## [WRITTEN PROBLEM]
Every line below that includes "each" counts toward the total. Report that total alone.

## [EXCERPTED DATA]
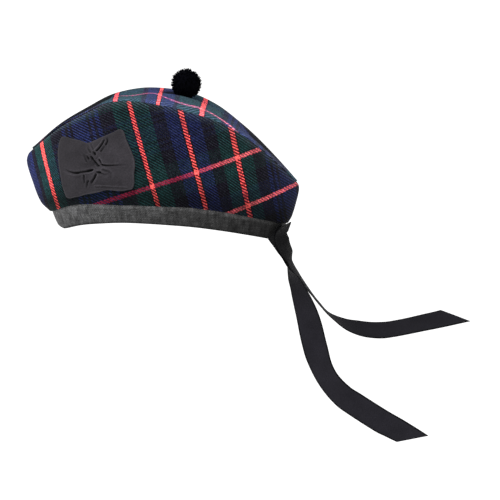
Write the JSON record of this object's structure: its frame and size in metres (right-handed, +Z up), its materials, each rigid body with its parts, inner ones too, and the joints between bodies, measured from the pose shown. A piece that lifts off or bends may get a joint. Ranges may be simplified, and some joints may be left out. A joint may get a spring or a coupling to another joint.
{
  "type": "glengarry",
  "caption": "Tartan glengarry: boat-shaped wool cap with a creased top, dark band, gathered ribbon cockade, black toorie and two ribbon tails hanging behind.",
  "frame": {"origin": "middle of the head opening, midway between the rim's foremost and rearmost points and between its two sides, about level with the front of the rim, where the head enters", "axes": "+X from the front of the hat to its back, +Y to the wearer's right, so the cockade is on -Y, and +Z up into the crown"},
  "size_m": [0.4216, 0.1465, 0.3564],
  "materials": {
    "side_left_tartan": "twill-woven wool tartan in navy, green and black with narrow red lines",
    "side_right_tartan": "twill-woven wool tartan in navy, green and black with narrow red lines",
    "top_tartan": "twill-woven wool tartan, lighter where it faces up",
    "band_cloth": "matt charcoal woven binding",
    "cockade_ribbon": "matt ribbed ribbon, gathered and stitched in the middle",
    "toorie_yarn": "cut black wool yarn",
    "tail_left_ribbon": "black ribbed ribbon with a woven edge",
    "tail_right_ribbon": "black ribbed ribbon with a woven edge"
  },
  "bodies": {
    "root": {"side_left": "side_left_tartan", "side_right": "side_right_tartan", "top_panel": "top_tartan", "band": "band_cloth", "cockade": "cockade_ribbon", "toorie": "toorie_yarn", "tail_left": "tail_left_ribbon", "tail_right": "tail_right_ribbon"}
  },
  "joints": []
}
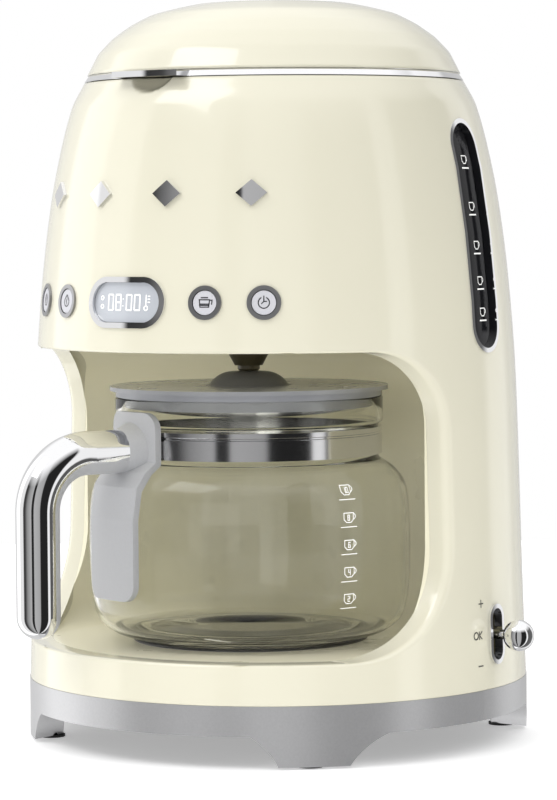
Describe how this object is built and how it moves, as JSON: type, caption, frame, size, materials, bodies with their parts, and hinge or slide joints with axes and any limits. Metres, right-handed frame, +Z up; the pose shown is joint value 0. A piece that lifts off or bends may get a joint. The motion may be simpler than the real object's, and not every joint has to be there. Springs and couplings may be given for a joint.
{
  "type": "drip coffee maker",
  "caption": "Rounded retro drip coffee maker with a cream enamel body, domed hinged lid, glass carafe with a chrome handle, four push buttons and a side lever.",
  "frame": {"origin": "bottom centre of the whole box, on the plane that the feet rest on", "axes": "+Z up, the front faces -Y, +X is to the right seen from the front"},
  "size_m": [0.2656, 0.2709, 0.361],
  "materials": {
    "cream_enamel": "glossy cream enamel",
    "cream_plastic": "glossy cream",
    "satin_silver": "satin",
    "chrome": "mirror",
    "dark_metal": "satin",
    "pale_plastic": "satin",
    "display_glass": "glossy",
    "black_plastic": "matt",
    "smoked_glass": "glossy smoked",
    "steel": "brushed",
    "rubber": "matt",
    "grey_plastic": "matt",
    "circuit_board": "solder mask",
    "clear_plastic": "translucent",
    "silicone": "satin",
    "aluminium": "satin",
    "dark_steel": "non-stick coating",
    "brown_plastic": "satin dark olive brown",
    "steel_mesh": "mesh",
    "clear_glass": "polished",
    "polished_steel": "polished",
    "smoke_plastic": "translucent grey",
    "dark_grey_plastic": "matt",
    "light_grey_plastic": "satin"
  },
  "bodies": {
    "machine": {"alcove_liner": "cream_plastic", "base_plate": "black_plastic", "base_ring": "satin_silver", "base_screws": "steel", "body_shell": "cream_enamel", "button_rings": "dark_metal", "button_switches": "black_plastic", "check_valve": "grey_plastic", "cold_hose": "silicone", "control_board": "circuit_board", "cord_gland": "black_plastic", "display_bezel": "chrome", "display_module": "black_plastic", "display_screen": "display_glass", "filter_holder": "brown_plastic", "foot_pads": "rubber", "front_badges": "chrome", "heater_clamp": "steel", "heater_tube": "aluminium", "hinge_bracket": "steel", "hinge_pin": "steel", "hot_hose": "silicone", "level_frame": "chrome", "level_window": "smoked_glass", "lever_bezel": "chrome", "lever_frame": "grey_plastic", "lever_switches": "black_plastic", "permanent_filter": "steel_mesh", "plate_seal": "silicone", "power_board": "circuit_board", "thermal_fuse": "steel", "thermostat": "steel", "top_deck": "grey_plastic", "warming_plate": "dark_steel", "water_nozzle": "grey_plastic", "water_tank": "clear_plastic"},
    "lid": {"lid_shell": "cream_enamel", "lid_trim_band": "chrome", "lid_inner_cover": "grey_plastic", "lid_hinge_arms": "steel", "shower_head": "grey_plastic", "lid_screws": "steel"},
    "push_1": {"button_1": "pale_plastic"},
    "push_2": {"button_2": "pale_plastic"},
    "push_3": {"button_3": "pale_plastic"},
    "push_4": {"button_4": "pale_plastic"},
    "carafe": {"carafe_glass": "clear_glass", "carafe_band": "polished_steel", "handle_core": "light_grey_plastic", "handle_shell": "chrome", "handle_clip": "steel"},
    "carafe_cap": {"carafe_lid": "smoke_plastic", "drip_dome": "dark_grey_plastic"},
    "valve": {"drip_valve": "brown_plastic"},
    "rocker": {"lever_rocker": "grey_plastic"},
    "stick": {"lever_rod": "chrome", "lever_ball": "chrome"}
  },
  "joints": [
    {"name": "lid_hinge", "type": "hinge", "parent": "machine", "child": "lid", "pos_m": [-0.0094, 0.1019, 0.326], "axis": [-1, 0, 0], "range_deg": [0, 78]},
    {"name": "button_1_push", "type": "slide", "parent": "machine", "child": "push_1", "axis": [0.5697, 0.815, -0.1057], "range_m": [0, 0.0012], "stiffness_N_per_m": 600, "springref_m": -0.0005},
    {"name": "button_2_push", "type": "slide", "parent": "machine", "child": "push_2", "axis": [0.3604, 0.9268, -0.1057], "range_m": [0, 0.0012], "stiffness_N_per_m": 600, "springref_m": -0.0005},
    {"name": "button_3_push", "type": "slide", "parent": "machine", "child": "push_3", "axis": [-0.3604, 0.9268, -0.1057], "range_m": [0, 0.0012], "stiffness_N_per_m": 600, "springref_m": -0.0005},
    {"name": "button_4_push", "type": "slide", "parent": "machine", "child": "push_4", "axis": [-0.5697, 0.815, -0.1057], "range_m": [0, 0.0012], "stiffness_N_per_m": 600, "springref_m": -0.0005},
    {"name": "lever_tilt", "type": "hinge", "parent": "machine", "child": "rocker", "pos_m": [0.1011, 0.0249, 0.0554], "axis": [0, -1, 0], "range_deg": [-12, 12], "stiffness_Nm_per_rad": 2},
    {"name": "lever_press", "type": "slide", "parent": "rocker", "child": "stick", "axis": [-1, 0, 0], "range_m": [0, 0.0012], "stiffness_N_per_m": 600, "springref_m": -0.0005},
    {"name": "carafe_slide", "type": "slide", "parent": "machine", "child": "carafe", "axis": [0, -1, 0], "range_m": [0, 0.26]},
    {"name": "carafe_lid_twist", "type": "hinge", "parent": "carafe", "child": "carafe_cap", "pos_m": [-0.0094, -0.0101, 0.172], "axis": [0, 0, 1], "range_deg": [0, 40]},
    {"name": "drip_valve_drop", "type": "slide", "parent": "machine", "child": "valve", "axis": [0, 0, -1], "range_m": [0, 0.00312]}
  ],
  "couplings": [
    {"joint": "drip_valve_drop", "follows": "carafe_slide", "ratio": 0.012}
  ]
}
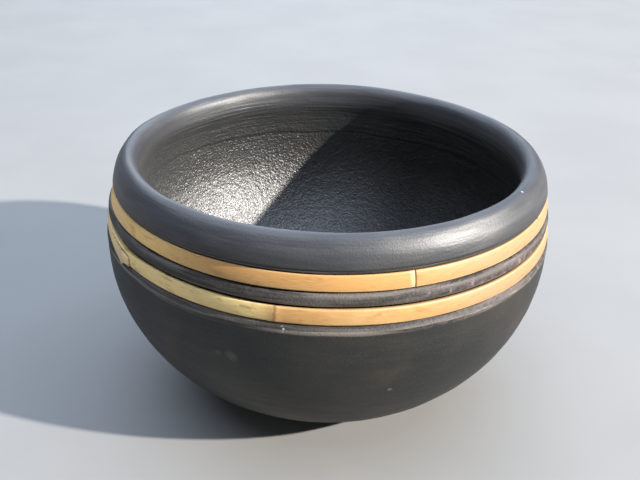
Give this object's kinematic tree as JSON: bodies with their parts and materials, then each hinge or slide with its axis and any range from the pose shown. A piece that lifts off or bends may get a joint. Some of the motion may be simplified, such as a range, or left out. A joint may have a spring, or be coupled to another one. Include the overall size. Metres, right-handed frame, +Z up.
{
  "type": "black clay bowl",
  "caption": "Round open bowl of burnished black clay with a thick rolled rim and flat cane strips inlaid around its upper wall, for holding food or small things.",
  "frame": {"origin": "middle of the foot's underside, on the surface that the bowl stands on", "axes": "+Z up along the bowl's axis; -Y is the front, so the upper strip's butt joint is at the front right and the lower strip's lapped joint is at the left"},
  "size_m": [0.1324, 0.1324, 0.0766],
  "materials": {
    "black_clay": "burnished satin, unglazed, smoke-blackened",
    "split_cane": "smooth natural cane skin, satin",
    "dried_glue": "dried adhesive, slightly glossy"
  },
  "bodies": {
    "root": {"bowl_body": "black_clay", "upper_cane_band": "split_cane", "lower_cane_band": "split_cane", "upper_glue_bed": "dried_glue", "lower_glue_bed": "dried_glue"}
  },
  "joints": []
}
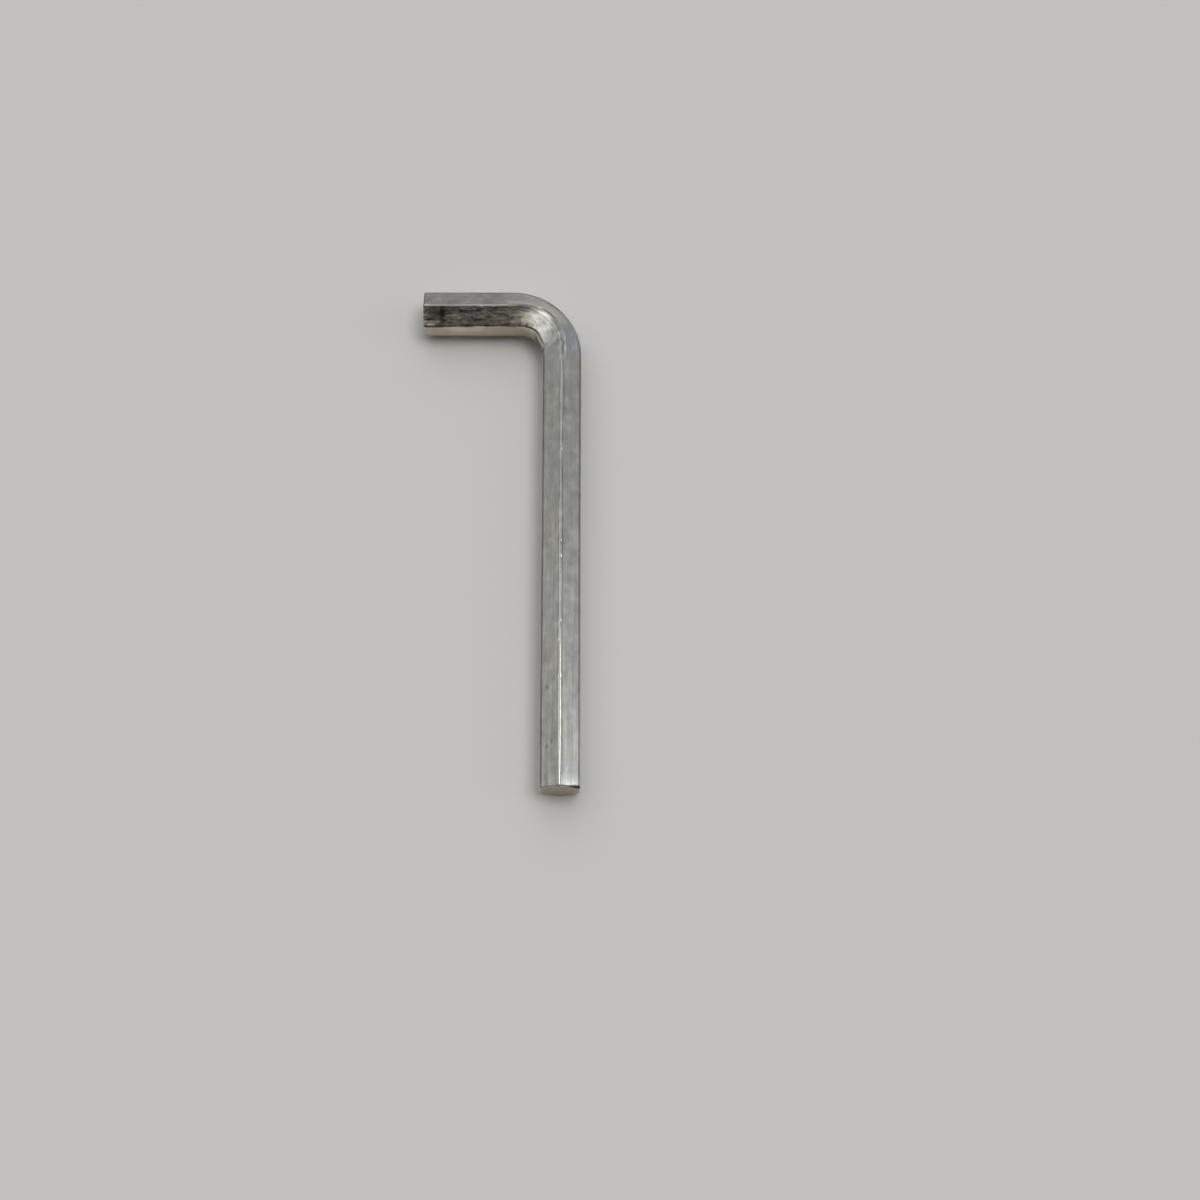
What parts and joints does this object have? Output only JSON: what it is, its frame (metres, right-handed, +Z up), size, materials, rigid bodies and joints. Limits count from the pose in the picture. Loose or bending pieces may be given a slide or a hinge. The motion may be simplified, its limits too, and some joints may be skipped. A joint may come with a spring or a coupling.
{
  "type": "hex key",
  "caption": "L-shaped key bent from hexagon bar, for turning hexagon socket screws by either end.",
  "frame": {"origin": "on the surface the key lies on, under the middle of its whole length and width", "axes": "+Z up, the long arm runs along Y with its end towards -Y, the short arm runs along X with its end towards -X"},
  "size_m": [0.0204, 0.0654, 0.0056],
  "materials": {
    "zinc_plated_steel": "bright zinc plating over drawn steel, fine lines along the bar, rubbed and scratched, satin"
  },
  "bodies": {
    "root": {"hex_bar": "zinc_plated_steel"}
  },
  "joints": []
}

## [FULL ANSWER]
2